§ INSTRUCTION: Reproduce the data in its entirety, exactly as supplied.

§ PROVIDED DATA:
* Begin *

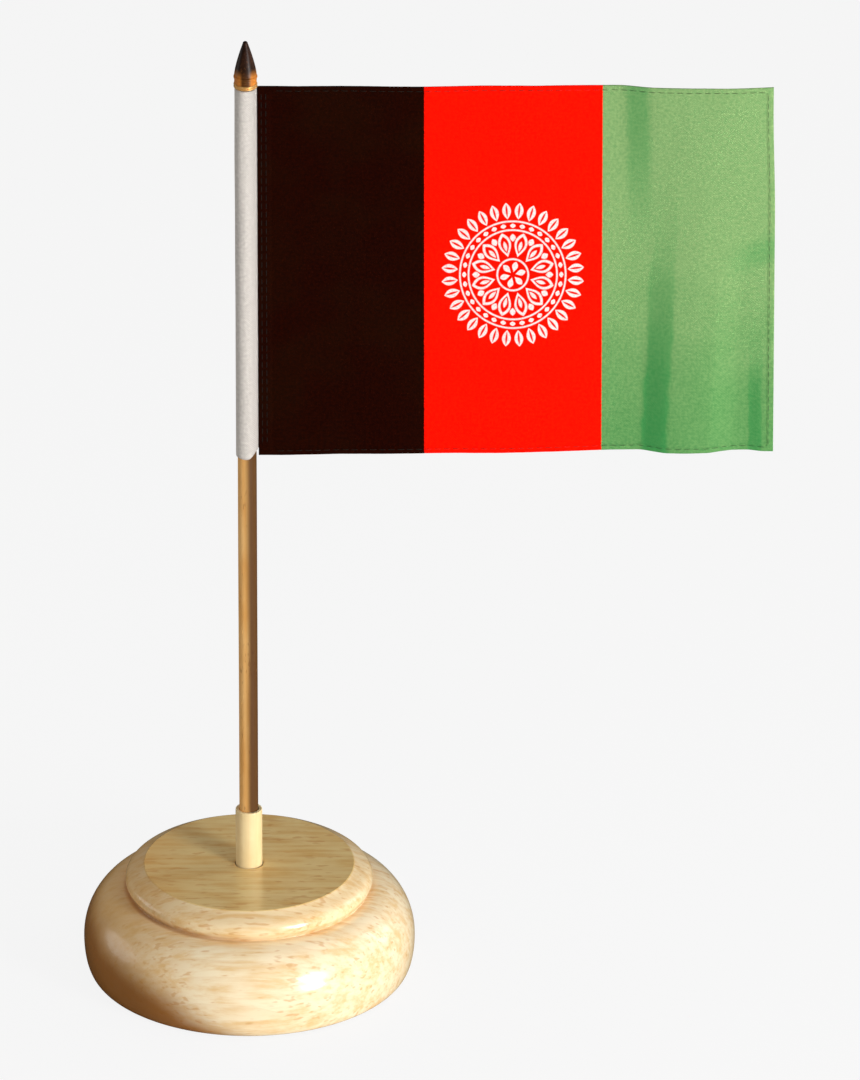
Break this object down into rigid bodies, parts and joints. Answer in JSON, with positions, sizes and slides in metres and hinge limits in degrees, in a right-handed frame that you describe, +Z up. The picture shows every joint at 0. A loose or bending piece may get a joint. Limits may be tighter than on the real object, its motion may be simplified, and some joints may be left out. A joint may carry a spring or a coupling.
{
  "type": "desk flag stand",
  "caption": "Small hemmed cloth flag sewn to a pole with a spear cap, whose pale bush lifts out of a round turned wooden base with a felt underside.",
  "frame": {"origin": "middle of the round face that rests on the desk, on the pole's axis", "axes": "+Z up along the pole; +X from the pole towards the flag's fly edge; -Y faces the viewer of the flag's front"},
  "size_m": [0.1801, 0.087, 0.2682],
  "materials": {
    "lacquered_wood": "gloss",
    "felt": "matte",
    "pale_wood": "satin",
    "stained_wood": "satin",
    "bronze_lacquer": "gloss",
    "gold_ring": "gloss",
    "sleeve_cloth": "matte",
    "printed_cloth": "matte",
    "dark_thread": "matte",
    "hem_thread": "matte"
  },
  "bodies": {
    "base": {"base": "lacquered_wood", "felt_pad": "felt"},
    "socket": {"pole_socket": "pale_wood"},
    "flagpole": {"pole": "stained_wood", "finial": "bronze_lacquer", "finial_collar": "gold_ring", "flag_sleeve": "sleeve_cloth", "flag_panel": "printed_cloth", "sleeve_seam": "dark_thread", "hem_stitching": "hem_thread"}
  },
  "joints": [
    {"name": "socket_lift", "type": "slide", "parent": "base", "child": "socket", "axis": [0, 0, 1], "range_m": [0, 0.03]},
    {"name": "pole_turn", "type": "hinge", "parent": "socket", "child": "flagpole", "pos_m": [0, 0, 0.04], "axis": [0, 0, 1], "continuous": true}
  ]
}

* End *

§ FINISHED ANSWER:
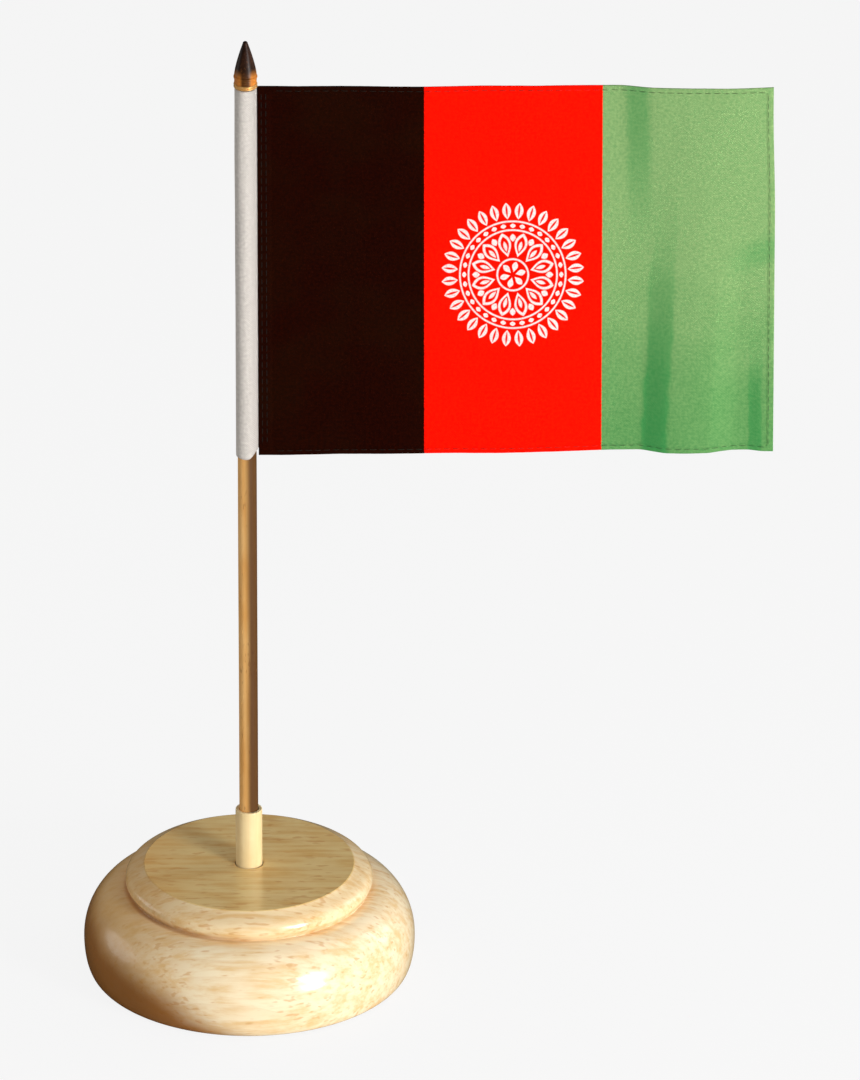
Break this object down into rigid bodies, parts and joints. Answer in JSON, with positions, sizes and slides in metres and hinge limits in degrees, in a right-handed frame that you describe, +Z up. The picture shows every joint at 0. A loose or bending piece may get a joint. Limits may be tighter than on the real object, its motion may be simplified, and some joints may be left out. A joint may carry a spring or a coupling.
{
  "type": "desk flag stand",
  "caption": "Small hemmed cloth flag sewn to a pole with a spear cap, whose pale bush lifts out of a round turned wooden base with a felt underside.",
  "frame": {"origin": "middle of the round face that rests on the desk, on the pole's axis", "axes": "+Z up along the pole; +X from the pole towards the flag's fly edge; -Y faces the viewer of the flag's front"},
  "size_m": [0.1801, 0.087, 0.2682],
  "materials": {
    "lacquered_wood": "gloss",
    "felt": "matte",
    "pale_wood": "satin",
    "stained_wood": "satin",
    "bronze_lacquer": "gloss",
    "gold_ring": "gloss",
    "sleeve_cloth": "matte",
    "printed_cloth": "matte",
    "dark_thread": "matte",
    "hem_thread": "matte"
  },
  "bodies": {
    "base": {"base": "lacquered_wood", "felt_pad": "felt"},
    "socket": {"pole_socket": "pale_wood"},
    "flagpole": {"pole": "stained_wood", "finial": "bronze_lacquer", "finial_collar": "gold_ring", "flag_sleeve": "sleeve_cloth", "flag_panel": "printed_cloth", "sleeve_seam": "dark_thread", "hem_stitching": "hem_thread"}
  },
  "joints": [
    {"name": "socket_lift", "type": "slide", "parent": "base", "child": "socket", "axis": [0, 0, 1], "range_m": [0, 0.03]},
    {"name": "pole_turn", "type": "hinge", "parent": "socket", "child": "flagpole", "pos_m": [0, 0, 0.04], "axis": [0, 0, 1], "continuous": true}
  ]
}